What began as weekly pop-up art walks in vacant storefronts evolved into something more structured when the collective secured a five-year lease on the Slauson building in 2023. The renovation itself became part of the origin story: neighbors contributed labor, donated materials, and helped design the space based on what they actually wanted to see.
The collective's expansion model is distinctly local. Rather than importing a template from other cities, they've embedded themselves in South LA's existing cultural infrastructure—partnering with Jordan Downs residents, the Exposition Park museum district, and established organizations like the Watts Towers Arts Center. This summer's festival includes a youth mentorship program with 40 participants earning hourly wages, and 65 percent of featured artists live within five miles of their venues.

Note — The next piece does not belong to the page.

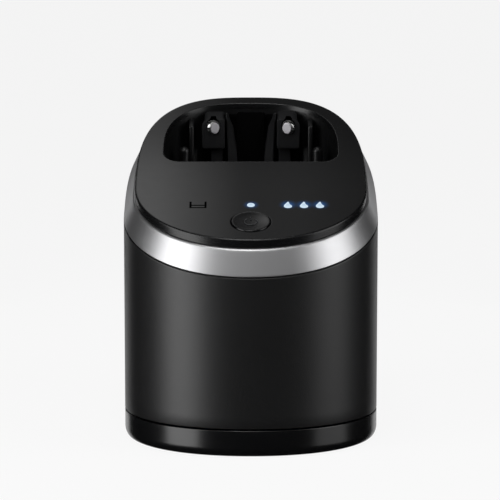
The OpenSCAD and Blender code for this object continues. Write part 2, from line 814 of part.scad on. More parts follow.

Funding remains precarious. The initiative operates on a combination of city arts grants, private donations, and festival revenue—totaling roughly $280,000 annually. Many staff members still work part-time or volunteer. Yet the model is proving sustainable enough that other LA neighborhoods have begun inquiring about replicating it.
For Webb and Cole, the deeper victory isn't the attendance numbers. It's watching young people from their community develop careers in arts without having to leave South LA to make it happen. That's the real festival story—not the one on the marquee, but the one unfolding in the studios, galleries, and streets they helped reimagine.